Chromium salts readily combine with ammonia to form complex salts in which the ammonia molecule is in direct combination with the chromium atom. In many of these salts one finds that the elements of water are frequently found in combination with the metal, and further, that the ammonia molecule may be replaced by such other molecular groups as −NO2, &c. Of the types studied the following may be mentioned: the diammine chromium thiocyanates, M[Cr(NH3)2·(SCN)4], the chloraquotetrammine chromic salts, R¹2[Cr(NH3)4·H2O·Cl], the aquopentammine or roseo-chromium salts, R¹3[Cr(NH3)5·H2O], the chlorpentammine or purpureo-chromium salts, R¹2[Cr(NH3)5·Cl], the nitrito pentammine or xanthochromium salts, R¹2[NO2·(NH3)5·Cr], the luteo or hexammine chromium salts, R¹3[(NH3)6·Cr], and the rhodochromium salts: where R¹ = a monovalent acid radical and M = a monovalent basic radical. For the preparation and properties of these salts and a discussion on their constitution the papers of S. F. Jörgensen and of A. Werner in the Zeitschrift für anorganische Chemie from 1892 onwards should be consulted.
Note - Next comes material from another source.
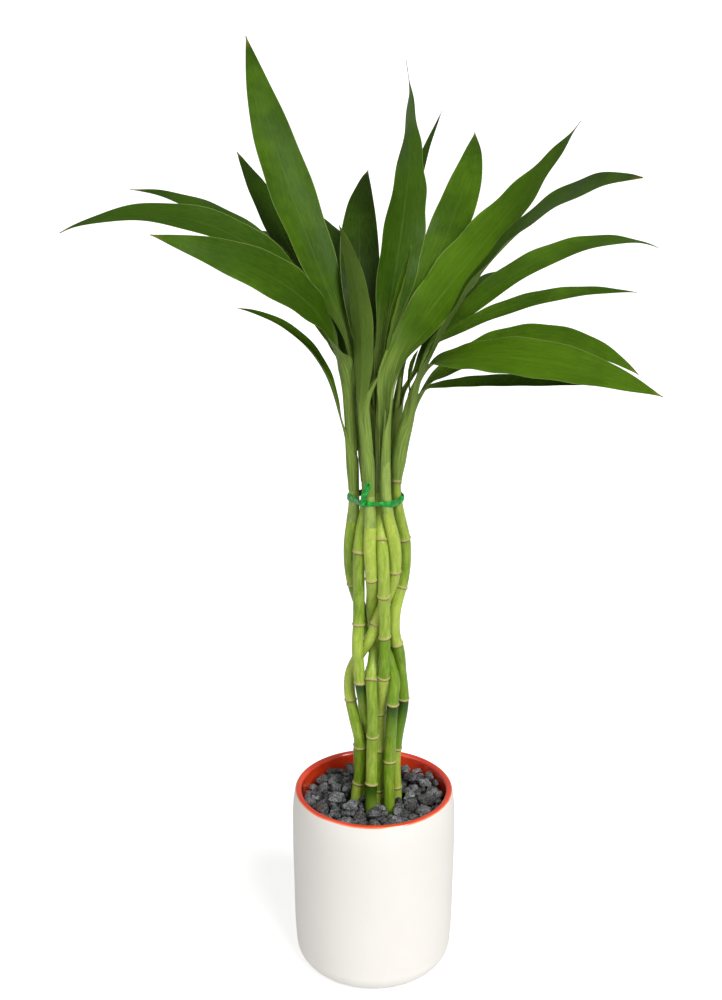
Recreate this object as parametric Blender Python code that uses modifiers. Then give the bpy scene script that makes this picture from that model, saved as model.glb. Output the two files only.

P. Pfeiffer (Berichte, 1904, 37, p. 4255) has shown that chromium salts of the type [Cr{C2H4(NH2)2}2X2]X exist in two stereo-isomeric forms, namely, the cis- and trans- forms, the dithiocyan-diethylene-diamine-chromium salts being the trans- salts. Their configuration was determined by their relationship to their oxalo-derivatives; the cis-dichloro chloride, [CrC2H4(NH2)2Cl2]Cl·H2O, compound with potassium oxalate gave a carmine red crystalline complex salt, [Cr{C2H4(NH2)2}C2O4][CrC2H4(NH2)2·(C2O4)2]1½H2O, while from the trans-chloride a red complex salt is obtained containing the unaltered trans-dichloro group [CrC2H4(NH2)2·Cl2].